The first all-electric Aston Martin has finally been revealed, nearly four years after it was originally announced. Based on the existing combustion-engine Aston Martin Rapide sedan, the “Rapide E” officially debuted at the Shanghai Auto Show on Tuesday. Only 155 will be made, and Aston Martin didn’t announce a price for the car.
Powered by an 800-volt, 65kWh battery, Aston Martin estimates the Rapide E will be able to travel “over 200 miles” on a single charge. Twin motors mounted on the rear axle will generate 450kW (or over 600 horsepower) and can get the car up to a top speed of 155 miles per hour. That will happen fairly quickly, too — Aston Martin says the Rapide E will go from 0 to 60 miles per hour in under four seconds (which is a tick faster than the standard internal combustion Rapide S). When plugged into a high-speed charger, the car’s battery can be recharged at a rate of 310 miles per hour.

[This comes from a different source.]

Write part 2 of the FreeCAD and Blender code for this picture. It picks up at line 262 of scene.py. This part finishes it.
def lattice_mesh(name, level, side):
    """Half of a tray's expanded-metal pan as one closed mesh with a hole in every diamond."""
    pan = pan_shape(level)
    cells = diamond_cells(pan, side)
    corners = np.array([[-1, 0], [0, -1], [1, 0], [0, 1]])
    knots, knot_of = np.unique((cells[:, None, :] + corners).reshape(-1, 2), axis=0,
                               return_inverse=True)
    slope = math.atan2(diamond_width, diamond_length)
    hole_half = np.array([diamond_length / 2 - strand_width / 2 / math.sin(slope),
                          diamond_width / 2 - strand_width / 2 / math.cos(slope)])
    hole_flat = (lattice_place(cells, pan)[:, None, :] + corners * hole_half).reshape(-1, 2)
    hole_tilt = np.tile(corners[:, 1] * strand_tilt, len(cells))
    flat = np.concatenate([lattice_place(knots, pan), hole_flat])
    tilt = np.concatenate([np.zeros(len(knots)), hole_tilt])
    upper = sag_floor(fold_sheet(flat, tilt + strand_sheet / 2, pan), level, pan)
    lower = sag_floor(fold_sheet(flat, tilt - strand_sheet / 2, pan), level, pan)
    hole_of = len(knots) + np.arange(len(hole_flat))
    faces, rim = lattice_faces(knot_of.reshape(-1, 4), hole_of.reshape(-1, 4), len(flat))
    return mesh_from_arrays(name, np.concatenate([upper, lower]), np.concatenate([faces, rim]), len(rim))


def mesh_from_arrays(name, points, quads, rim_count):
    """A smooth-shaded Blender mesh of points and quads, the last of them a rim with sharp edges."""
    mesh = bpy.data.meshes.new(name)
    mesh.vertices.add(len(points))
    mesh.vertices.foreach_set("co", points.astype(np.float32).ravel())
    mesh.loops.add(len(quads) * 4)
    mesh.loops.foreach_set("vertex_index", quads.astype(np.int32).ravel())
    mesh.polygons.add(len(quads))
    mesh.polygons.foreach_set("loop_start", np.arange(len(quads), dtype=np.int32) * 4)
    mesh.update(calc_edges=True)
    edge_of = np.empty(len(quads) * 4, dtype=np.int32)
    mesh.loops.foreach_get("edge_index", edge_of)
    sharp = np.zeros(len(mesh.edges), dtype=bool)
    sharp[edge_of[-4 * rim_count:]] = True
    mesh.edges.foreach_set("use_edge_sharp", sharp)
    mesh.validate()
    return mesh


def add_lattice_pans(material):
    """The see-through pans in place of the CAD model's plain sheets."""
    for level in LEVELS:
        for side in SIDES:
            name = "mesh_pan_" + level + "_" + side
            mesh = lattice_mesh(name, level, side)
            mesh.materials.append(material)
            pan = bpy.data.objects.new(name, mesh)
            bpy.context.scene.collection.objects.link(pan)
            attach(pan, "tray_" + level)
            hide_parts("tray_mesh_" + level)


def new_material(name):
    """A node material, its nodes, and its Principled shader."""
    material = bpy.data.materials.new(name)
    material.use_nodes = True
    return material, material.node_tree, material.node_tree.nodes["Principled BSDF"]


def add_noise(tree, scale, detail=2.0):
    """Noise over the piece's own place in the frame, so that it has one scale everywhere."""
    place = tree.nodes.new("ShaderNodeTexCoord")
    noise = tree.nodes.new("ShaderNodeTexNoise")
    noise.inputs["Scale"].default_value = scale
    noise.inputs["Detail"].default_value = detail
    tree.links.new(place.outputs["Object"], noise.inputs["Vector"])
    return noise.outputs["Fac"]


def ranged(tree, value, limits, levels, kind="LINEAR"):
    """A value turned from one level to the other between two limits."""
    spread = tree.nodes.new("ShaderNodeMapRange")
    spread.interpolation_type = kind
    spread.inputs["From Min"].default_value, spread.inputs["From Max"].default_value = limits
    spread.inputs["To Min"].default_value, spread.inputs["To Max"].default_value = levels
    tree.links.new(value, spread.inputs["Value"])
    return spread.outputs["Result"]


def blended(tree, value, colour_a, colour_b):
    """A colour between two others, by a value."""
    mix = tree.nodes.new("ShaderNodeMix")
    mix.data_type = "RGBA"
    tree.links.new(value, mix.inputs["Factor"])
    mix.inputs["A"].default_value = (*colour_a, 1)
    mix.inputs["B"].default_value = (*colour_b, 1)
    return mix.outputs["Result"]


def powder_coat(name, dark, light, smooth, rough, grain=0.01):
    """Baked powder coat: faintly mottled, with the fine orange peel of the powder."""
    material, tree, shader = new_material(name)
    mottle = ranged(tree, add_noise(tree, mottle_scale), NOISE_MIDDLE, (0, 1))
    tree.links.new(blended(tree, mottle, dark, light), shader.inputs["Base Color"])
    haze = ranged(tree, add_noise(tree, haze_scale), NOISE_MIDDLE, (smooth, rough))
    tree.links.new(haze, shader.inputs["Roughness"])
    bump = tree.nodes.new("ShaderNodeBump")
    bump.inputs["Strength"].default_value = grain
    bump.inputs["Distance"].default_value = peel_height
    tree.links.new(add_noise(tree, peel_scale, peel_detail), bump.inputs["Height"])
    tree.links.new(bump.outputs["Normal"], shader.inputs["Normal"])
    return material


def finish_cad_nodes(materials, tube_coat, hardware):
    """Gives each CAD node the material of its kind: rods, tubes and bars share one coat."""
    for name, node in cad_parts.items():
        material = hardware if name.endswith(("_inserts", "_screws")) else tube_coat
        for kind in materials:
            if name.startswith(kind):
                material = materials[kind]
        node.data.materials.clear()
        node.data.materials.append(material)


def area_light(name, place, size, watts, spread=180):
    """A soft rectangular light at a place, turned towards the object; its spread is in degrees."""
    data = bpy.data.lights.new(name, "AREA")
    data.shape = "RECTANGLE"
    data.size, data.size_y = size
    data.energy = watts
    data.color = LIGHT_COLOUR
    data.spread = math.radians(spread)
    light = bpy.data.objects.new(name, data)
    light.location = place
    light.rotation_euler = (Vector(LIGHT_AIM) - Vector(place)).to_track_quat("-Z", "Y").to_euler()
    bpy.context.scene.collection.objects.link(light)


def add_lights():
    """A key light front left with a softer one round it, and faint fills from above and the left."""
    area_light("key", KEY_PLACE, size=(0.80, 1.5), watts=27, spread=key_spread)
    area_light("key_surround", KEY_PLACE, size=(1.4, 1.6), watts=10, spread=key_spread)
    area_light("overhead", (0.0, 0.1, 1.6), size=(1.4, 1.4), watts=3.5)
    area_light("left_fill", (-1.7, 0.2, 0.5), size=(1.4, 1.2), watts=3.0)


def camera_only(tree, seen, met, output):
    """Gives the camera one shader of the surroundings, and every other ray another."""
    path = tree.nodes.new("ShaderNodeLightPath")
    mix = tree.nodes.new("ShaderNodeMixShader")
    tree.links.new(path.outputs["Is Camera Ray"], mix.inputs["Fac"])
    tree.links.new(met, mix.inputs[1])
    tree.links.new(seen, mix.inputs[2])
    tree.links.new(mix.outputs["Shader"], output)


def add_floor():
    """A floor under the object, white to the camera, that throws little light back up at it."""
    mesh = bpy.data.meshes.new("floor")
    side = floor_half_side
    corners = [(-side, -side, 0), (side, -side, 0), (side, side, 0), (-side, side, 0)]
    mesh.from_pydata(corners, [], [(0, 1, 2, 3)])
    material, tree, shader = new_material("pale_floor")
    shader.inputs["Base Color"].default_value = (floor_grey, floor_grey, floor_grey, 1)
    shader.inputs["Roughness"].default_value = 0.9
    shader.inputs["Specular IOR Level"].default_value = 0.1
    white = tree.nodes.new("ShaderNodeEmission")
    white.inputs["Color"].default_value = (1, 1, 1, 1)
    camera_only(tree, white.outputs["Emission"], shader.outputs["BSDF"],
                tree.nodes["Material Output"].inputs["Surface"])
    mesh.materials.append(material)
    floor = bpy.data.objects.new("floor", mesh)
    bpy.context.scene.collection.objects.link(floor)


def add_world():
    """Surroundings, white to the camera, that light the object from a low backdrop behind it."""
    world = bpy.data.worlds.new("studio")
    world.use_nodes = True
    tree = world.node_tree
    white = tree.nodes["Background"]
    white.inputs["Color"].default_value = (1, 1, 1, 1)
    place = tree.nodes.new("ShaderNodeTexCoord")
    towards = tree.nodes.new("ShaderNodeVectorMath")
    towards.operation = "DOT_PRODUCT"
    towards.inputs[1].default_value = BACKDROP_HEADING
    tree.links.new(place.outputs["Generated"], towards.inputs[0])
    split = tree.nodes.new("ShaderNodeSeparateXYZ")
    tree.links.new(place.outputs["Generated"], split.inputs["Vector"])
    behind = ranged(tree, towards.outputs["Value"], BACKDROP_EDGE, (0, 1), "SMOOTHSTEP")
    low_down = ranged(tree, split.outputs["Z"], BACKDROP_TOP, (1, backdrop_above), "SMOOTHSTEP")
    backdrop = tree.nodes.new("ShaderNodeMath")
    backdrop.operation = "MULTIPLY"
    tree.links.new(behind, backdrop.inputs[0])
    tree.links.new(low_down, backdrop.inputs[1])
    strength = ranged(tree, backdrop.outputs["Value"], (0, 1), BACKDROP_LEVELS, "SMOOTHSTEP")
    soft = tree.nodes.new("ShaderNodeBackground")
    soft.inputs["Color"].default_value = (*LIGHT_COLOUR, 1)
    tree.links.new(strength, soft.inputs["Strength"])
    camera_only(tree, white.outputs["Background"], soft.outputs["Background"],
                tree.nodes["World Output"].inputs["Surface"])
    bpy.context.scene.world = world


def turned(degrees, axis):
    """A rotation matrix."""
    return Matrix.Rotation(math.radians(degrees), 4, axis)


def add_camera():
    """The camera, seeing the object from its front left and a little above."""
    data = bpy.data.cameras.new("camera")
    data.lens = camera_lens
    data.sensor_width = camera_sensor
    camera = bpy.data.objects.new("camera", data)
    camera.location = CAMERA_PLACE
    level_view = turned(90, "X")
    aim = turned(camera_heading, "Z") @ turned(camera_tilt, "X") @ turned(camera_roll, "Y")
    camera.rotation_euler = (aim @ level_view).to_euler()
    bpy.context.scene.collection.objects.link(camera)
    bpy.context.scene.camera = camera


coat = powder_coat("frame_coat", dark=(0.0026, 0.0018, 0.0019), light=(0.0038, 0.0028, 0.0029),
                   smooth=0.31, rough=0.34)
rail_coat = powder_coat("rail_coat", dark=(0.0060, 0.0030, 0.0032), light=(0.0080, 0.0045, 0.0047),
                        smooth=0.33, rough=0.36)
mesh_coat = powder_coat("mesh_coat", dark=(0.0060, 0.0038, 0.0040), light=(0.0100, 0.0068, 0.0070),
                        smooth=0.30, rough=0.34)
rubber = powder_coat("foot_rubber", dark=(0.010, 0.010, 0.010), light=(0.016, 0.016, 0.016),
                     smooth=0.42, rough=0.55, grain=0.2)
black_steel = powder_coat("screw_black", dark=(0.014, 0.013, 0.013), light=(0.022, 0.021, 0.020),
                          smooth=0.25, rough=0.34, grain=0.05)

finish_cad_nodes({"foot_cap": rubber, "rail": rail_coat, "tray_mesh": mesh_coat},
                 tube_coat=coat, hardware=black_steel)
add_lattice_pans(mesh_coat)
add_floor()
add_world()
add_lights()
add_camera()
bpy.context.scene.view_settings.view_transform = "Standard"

The car will be equipped with a 10-inch digital instrument cluster behind the steering wheel, and an 8-inch display mounted atop the center of the dashboard will handle infotainment duties (with physical buttons below it on the center console, echoing the layout of the most recent Rapides). Both Apple CarPlay and Android Auto will be supported.
On the outside, the Rapide E mostly resembles the combustion engine car it’s based on, save for some electric blue accents in the headlights and on the brake calipers. Under the hood is where things are most different. The battery system has been designed around the space where the combustion version’s V12 engine, gear box, and fuel tank normally go. This means the Rapide E doesn’t have a full floor of batteries like, say, a Tesla. While that cuts down on design and engineering costs, it ultimately limits the number of battery cells (and ultimate capacity) that an automaker can fit in the car. In the end, the Rapide E weighs 4,717 pounds, which is about 400 pounds more than the internal combustion Rapide S.

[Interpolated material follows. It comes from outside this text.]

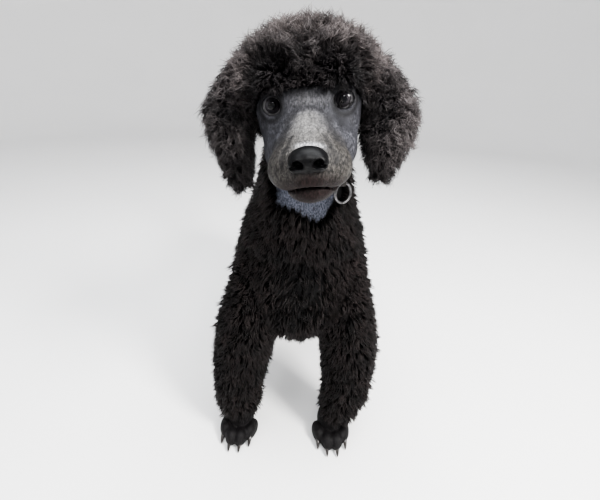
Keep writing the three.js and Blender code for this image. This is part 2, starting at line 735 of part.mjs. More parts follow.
const neckWhole = keepSide(
  keepSide(whole, NECK_CUT.normal, NECK_CUT.point), underPartNormal, underPartPoint);
const rest = keepSide(
  whole, NECK_CUT.normal.clone().negate(),
  NECK_CUT.point.clone().addScaledVector(NECK_CUT.normal, -GAP));
const cells = (ease) => [frontCell(1, ease), frontCell(-1, ease), hindCell(1, ease), hindCell(-1, ease)];
const torso = rest.subtract(unite(cells(GAP)));
const legPieces = {};
for (const [name, side] of [["left", 1], ["right", -1]]) {
  legPieces[`foreleg_${name}`] = rest.intersect(frontCell(side, 0));
  const hind = rest.intersect(hindCell(side, 0));
  legPieces[`thigh_${name}`] = above(hind, HOCK_LEVEL + GAP);
  legPieces[`shank_${name}`] = below(hind, HOCK_LEVEL);
}

// A foot: four knuckled toes with claws, the pads under them and the wrist above
function paw(centreX, centreY, turn) {
  const parts = [ball([0, 10, 19], [21, 25, 22], 8, 5)];
  for (const [x, y, radius] of TOES) {
    const splay = new THREE.Matrix4().makeRotationZ(x * TOE_SPLAY);
    parts.push(ball([x, y, 10.5], [radius, TOE_LENGTH, TOE_HEIGHT], 6, 4, splay));
    const claw = new THREE.ConeGeometry(CLAW_RADIUS, CLAW_LENGTH, 4, 1);
    claw.rotateX(Math.PI / 2 + CLAW_DROP);
    claw.translate(x * 1.1, y - TOE_LENGTH - 2.5, 7);
    parts.push(solid(claw));
  }
  const place = new THREE.Matrix4().makeTranslation(centreX, centreY, 0)
    .multiply(new THREE.Matrix4().makeRotationZ(turn));
  const foot = unite(parts).transform(place.elements);
  return below(above(foot, 0), CUFF_LEVEL);
}
const paws = {
  paw_front_left: paw(56, FRONT_PAW_AT, 0.04),
  paw_front_right: paw(-77, FRONT_PAW_AT, -0.08),
  paw_hind_left: paw(60, HIND_PAW_AT, 0.05),
  paw_hind_right: paw(-60, HIND_PAW_AT, -0.05),
};

// The ring stands upright in the coat below the collar at the dog's left, beside the jaw,
// and a short tab of the collar's band holds its top
const ringCentre = new THREE.Vector3(39, -9, 378.6);
const ringTurn = new THREE.Matrix4().makeRotationZ(RING_TURN);
function collarRing(ease = 0) {
  const ring = new THREE.TorusGeometry(RING_RADIUS, RING_WIRE + ease, 6, 14);
  ring.rotateX(Math.PI / 2 - RING_LEAN);
  ring.applyMatrix4(ringTurn);
  ring.translate(...ringCentre);
  return solid(ring);
}
const tabGeometry = new THREE.BoxGeometry(...TAB_SIZE);
tabGeometry.translate(ringCentre.x - 1, ringCentre.y + TAB_SIZE[1] / 2 - 2.5, ringCentre.z + RING_RADIUS);
const tab = solid(tabGeometry);
const ringReach = RING_RADIUS + RING_WIRE + GAP;
const ringRoom = ball(ringCentre, [ringReach, 4.4, ringReach], 10, 6, ringTurn);
const collar = collarLoop.add(tab).subtract(unite([bodyClear, collarSeat, collarRing(GAP)]));
const tabRoom = block(...tabCorners(GAP));
const neckSolid = neckWhole.subtract(unite([collarRoom, ringRoom, tabRoom]));

// The corners of the tab's box, let out by the gap
function tabCorners(ease) {
  tabGeometry.computeBoundingBox();
  const box = tabGeometry.boundingBox.clone().expandByScalar(ease);
  return [box.min.toArray(), box.max.toArray()];
}

const dog = new THREE.Group();
const headGroup = new THREE.Group();
headGroup.applyMatrix4(headFrame);
headGroup.add(
  node("head", head, materials.face),
  node("jaw", jawSolid, materials.face),
  node("nose", noseSolid, materials.nose),
  node("eye_left", eyeballs.left, materials.eye),
  node("eye_right", eyeballs.right, materials.eye),
  node("topknot", topknot, materials.coat),
  node("ear_left", earSolids.left, materials.coat),
  node("ear_right", earSolids.right, materials.coat),
);
dog.add(headGroup);
dog.add(
  node("neck", neckSolid, materials.coat),
  node("torso", torso, materials.coat),
  node("tail_stem", tailSolid, materials.paw),
  node("tail_pompon", pompon, materials.coat),
  node("collar", collar, materials.band),
  node("collar_ring", collarRing(), materials.metal),
);
for (const [name, shape] of Object.entries(legPieces)) dog.add(node(name, shape, materials.coat));
for (const [name, shape] of Object.entries(paws)) dog.add(node(name, shape, materials.paw));

// The origin comes to the floor, midway along and across the whole dog
const reach = new THREE.Box3().setFromObject(dog, true);
const midway = reach.getCenter(new THREE.Vector3());
dog.position.set(-midway.x, -midway.y, 0);

export default dog;
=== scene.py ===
import math

import bpy
import numpy as np
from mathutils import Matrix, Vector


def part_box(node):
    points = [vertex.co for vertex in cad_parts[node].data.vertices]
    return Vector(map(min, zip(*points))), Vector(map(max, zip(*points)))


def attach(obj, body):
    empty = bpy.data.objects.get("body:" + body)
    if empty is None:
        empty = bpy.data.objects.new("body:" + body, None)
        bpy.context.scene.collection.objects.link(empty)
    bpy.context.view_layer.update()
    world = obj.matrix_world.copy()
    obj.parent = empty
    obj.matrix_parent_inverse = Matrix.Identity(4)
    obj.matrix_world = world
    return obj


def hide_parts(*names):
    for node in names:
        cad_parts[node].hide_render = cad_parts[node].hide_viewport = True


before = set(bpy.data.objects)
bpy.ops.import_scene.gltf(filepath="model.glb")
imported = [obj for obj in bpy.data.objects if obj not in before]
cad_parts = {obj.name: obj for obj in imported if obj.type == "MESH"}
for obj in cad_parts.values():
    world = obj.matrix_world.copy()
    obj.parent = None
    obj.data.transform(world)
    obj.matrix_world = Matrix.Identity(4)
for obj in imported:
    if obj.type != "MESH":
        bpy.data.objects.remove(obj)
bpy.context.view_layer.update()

import openvdb
from mathutils import Matrix, Vector
from mathutils.kdtree import KDTree

MM = 0.001
GOLDEN = math.pi * (3 - math.sqrt(5))
SEED = 20417
rng = np.random.default_rng(SEED)

# The head's frame on the body, and the eyes in it
HEAD_AT = Vector((0.9, -60, 462))
HEAD_ROLL = math.radians(-7.5)
HEAD_TURN = math.radians(-1.4)
EYE_ASIDE = 27
EYE_DEPTH = 4.5
EYE_RADIUS = 10.5

# Depths of the coat, and the share of each between its tips and the skin shown here
BODY_COAT = 24
LEG_COAT = 22
NECK_COAT = 22
EAR_COAT = 20
TOPKNOT_COAT = 40
POMPON_COAT = 26
CORE_DEPTH = 0.6

head_to_body = (
    Matrix.Translation(HEAD_AT)
    @ Matrix.Rotation(HEAD_ROLL, 4, "Y")
    @ Matrix.Rotation(HEAD_TURN, 4, "Z")
)
HEAD_TURNED = np.array(head_to_body.to_3x3())
HEAD_PLACE = np.array(HEAD_AT)


def from_head(points):
    """Points of the head's frame in the body's frame."""
    return np.asarray(points, float) @ HEAD_TURNED.T + HEAD_PLACE


def to_head(points):
    """Points of the body's frame in the head's frame."""
    return (points - HEAD_PLACE) @ HEAD_TURNED


def middle(node):
    low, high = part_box(node)
    return (np.array(low) + np.array(high)) / 2


# The frame's origin is midway along the dog, so the eyes give the shift to it
SHIFT = (middle("eye_left") + middle("eye_right")) / (2 * MM) - from_head([0, EYE_DEPTH, 0])
SHIFT[2] = 0


# Forms
THINNEST = 0.4


def spread_evenly(index):
    """Two shares from 0 to 1 for each index, which together cover a square evenly."""
    return (index * 0.7548776662) % 1, (index * 0.5698402910) % 1


def through(rows, t):
    """A smooth curve through the rows of a table, at each t from 0 to 1."""
    rows = np.asarray(rows, float)
    place = np.clip(t, 0, 1) * (len(rows) - 1)
    row = np.minimum(len(rows) - 2, place.astype(int))
    f = (place - row)[:, None]
    a = rows[np.maximum(0, row - 1)]
    b = rows[row]
    c = rows[row + 1]
    d = rows[np.minimum(len(rows) - 1, row + 2)]
    before = (c - a) / 2
    after = (d - b) / 2
    bend = 3 * (c - b) - 2 * before - after
    turn = 2 * (b - c) + before + after
    return b + f * (before + f * (bend + f * turn))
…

The Rapide E was announced in 2015, right around when Aston Martin was going through a big cost-cutting push that resulted in hundreds of layoffs. To get the Rapide E (then just called “RapidE”) project off the ground, the British automaker lined up funding from Chinese financiers. Then, in 2016, Aston Martin announced it would build the car with Chinese tech conglomerate LeEco — the company founded by Jia Yueting, who also founded (and now runs) struggling EV startup Faraday Future.
Aston Martin’s first electric car was supposed to hit the road in 2018 and be made in greater volumes. But LeEco pulled out of the joint venture in 2017 amid its own cash crunch. Aston Martin turned to Formula One engineering house Williams to help bring the car to market, and narrowed the scope to just 155 vehicles. (Williams also helped build the batteries for the first-generation electric racecars of Formula E.)
The Rapide E will be built in the village of St. Athan in South Wales. That’s also where Aston Martin plans to build the all-electric vehicles of Lagonda, its recently resurrected sub-brand dedicated to EVs. Aston Martin is calling the facility in St. Athan the company’s “Home of Electrification.”